A one-time expenditure to upgrade Alabama’s cybersecurity system, which is vitally necessary in this age of hacking on the international level.
Federal Stimulus Tax Exemption
The Alabama House on Thursday approved House Bill 170 by State Rep. Danny Garrett (R – Trussville) that would, among other things, exempt federal CARES Act dollars and other COVID relief funding from state tax liability.
More than $7.2 billion in federal CARES Act funding was distributed to businesses and individuals in 2020, and another round of economic stimulus checks was awarded in 2021.
The payments to individuals and businesses have already been exempted from federal taxes, but no mechanism has yet been passed that will exempt the dollars from Alabama tax liability.
Garrett’s bill, which now goes to the State Senate, would exempt stimulus payments, business loans, SBA subsidies, and other COVID funding that has already been distributed, and it also covers future COVID relief funding that may be awarded throughout the rest of 2021, as well.
Economic Development Tax Credit Extensions
The Alabama House also approved on Thursday a bill by State Rep. Bill Poole (R – Tuscaloosa) that would renew and improve job creation incentives found in the Alabama Jobs Act and Growing Alabama Act.
The incentives require businesses to achieve minimum benchmarks, such as number of jobs created, before going into effect.

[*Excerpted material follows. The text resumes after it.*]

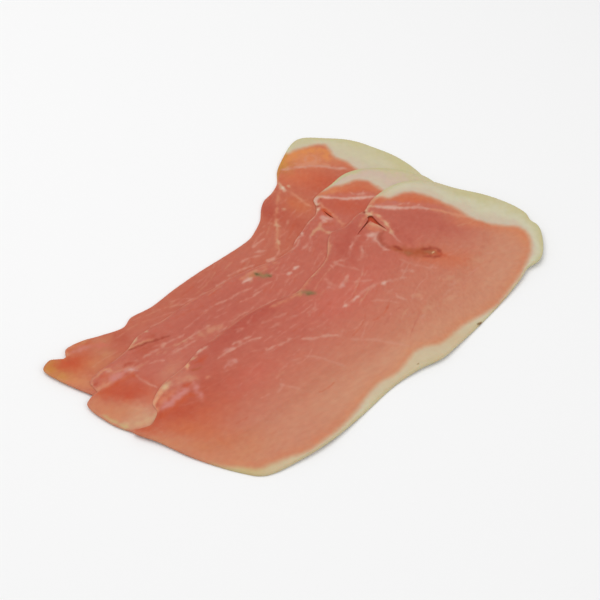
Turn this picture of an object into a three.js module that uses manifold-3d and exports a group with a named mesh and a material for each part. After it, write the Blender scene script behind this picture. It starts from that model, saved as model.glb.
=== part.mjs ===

The Alabama Jobs Act alone has been credited with attracting 183 projects and more than 32,000 jobs to the state.
An example of the program’s success is the Toyota Mazda plant in Huntsville, which was recruited to Alabama with the help of the Jobs Act and promises to hire 4,000 people at full production.
Limited Liability from COVID Lawsuits
The Alabama State Senate approved a bill on Thursday that would protect businesses and other groups from frivolous lawsuits related to COVID-19, which has been deemed a high priority by the legislative leadership and governor.
The bill is designed to provide “safe harbor” to entities that took proper steps and followed Center for Disease Control and the Alabama Department of Public Health recommended protocols to mitigate the spread of COVID-19.
Businesses and other groups that failed to mandate and maintain social distancing or take other basic precautions would not fall under the bill’s umbrella.
Entities covered by the legislation include businesses and nonprofit groups, health care providers, educational institutions, churches, governmental bodies and cultural institutions.
Military Stability Legislative Package
The State Senate on Thursday also approved a legislative package that is designed to retain, protect, and improve the federal military presence and investment across Alabama.
Among the bills in the package are measures that will allow military dependents attending public colleges and universities in Alabama to pay in-state tuition while stationed here, expand services for military veterans, guarantee the acceptance of out-of-state occupational licenses for military dependents in various professions, and others.
The legislative package is the result of work by the Alabama Military Stability Commission, a panel that was created by state statue in 2011.
In addition to several elected officials and cabinet members, the commission also includes regional appointees from areas across the state with a heavy defense concentration.